24 de septiembre de 2008

Latidos.


Supongo que tendemos a sobrevalorar la importancia del corazón, extraviado o no. Su incidencia en nuestra existencia sólo debería importarle a los cardiólogos y a los reporteros de rubias revistas. Desde luego no tendría que tener un lugar notable en la vida de alguien que piensa que la anatomía y las ciencias en general son aberraciones creadas en el averno. Sin embargo, el desgaste y los guantazos que van dejando los años consiguen que te preocupes por sus latidos y te preguntes cual es su capacidad máxima de tolerancia al dolor. Y por supuesto que no hay respuesta, que nadie te explicara el sentido de su bombeo, ni siquiera cuando aceptas la certeza de que tu papel en la película de la vida, es como mucho ser el amigo idiota de algún prota; ninguneado en diálogos y esperando estérilmente alguna aparición estelar en pantalla.
Eso si, alguien debería aclararte que coño hacer con ese fogonazo que te crece en el estomago y que se desborda de rabia, de ira o de pasión y que hace que te retuerzas en el más espantoso de los tormentos ante la injusticia, la intolerancia, la incomprensión o cualquiera de los dilemas que se estrellan ante tus narices. Alguien debería dignarse en apagar esas estrellas que se agolpan en tus sueños y que no sabes bien si son luces ajenas, propias o una simple retahíla de destellos inconexos.

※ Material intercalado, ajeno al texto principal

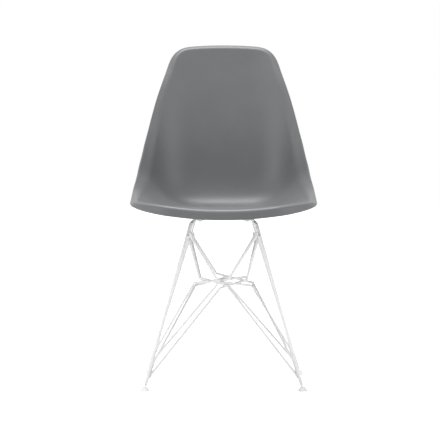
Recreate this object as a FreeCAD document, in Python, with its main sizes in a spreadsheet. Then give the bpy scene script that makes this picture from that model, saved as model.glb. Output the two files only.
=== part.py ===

Al final, con un poco de suerte, nos damos cuenta que todo lo que se agita en nuestro interior es puro corazón, con sus grandezas y sus miserias, con su elocuencia y su silencio, siendo el alma de la fiesta o siendo el mejor ejemplo de aridez emocional. Aunque algunos se empeñen en intentar perderlo sin vender cara la derrota.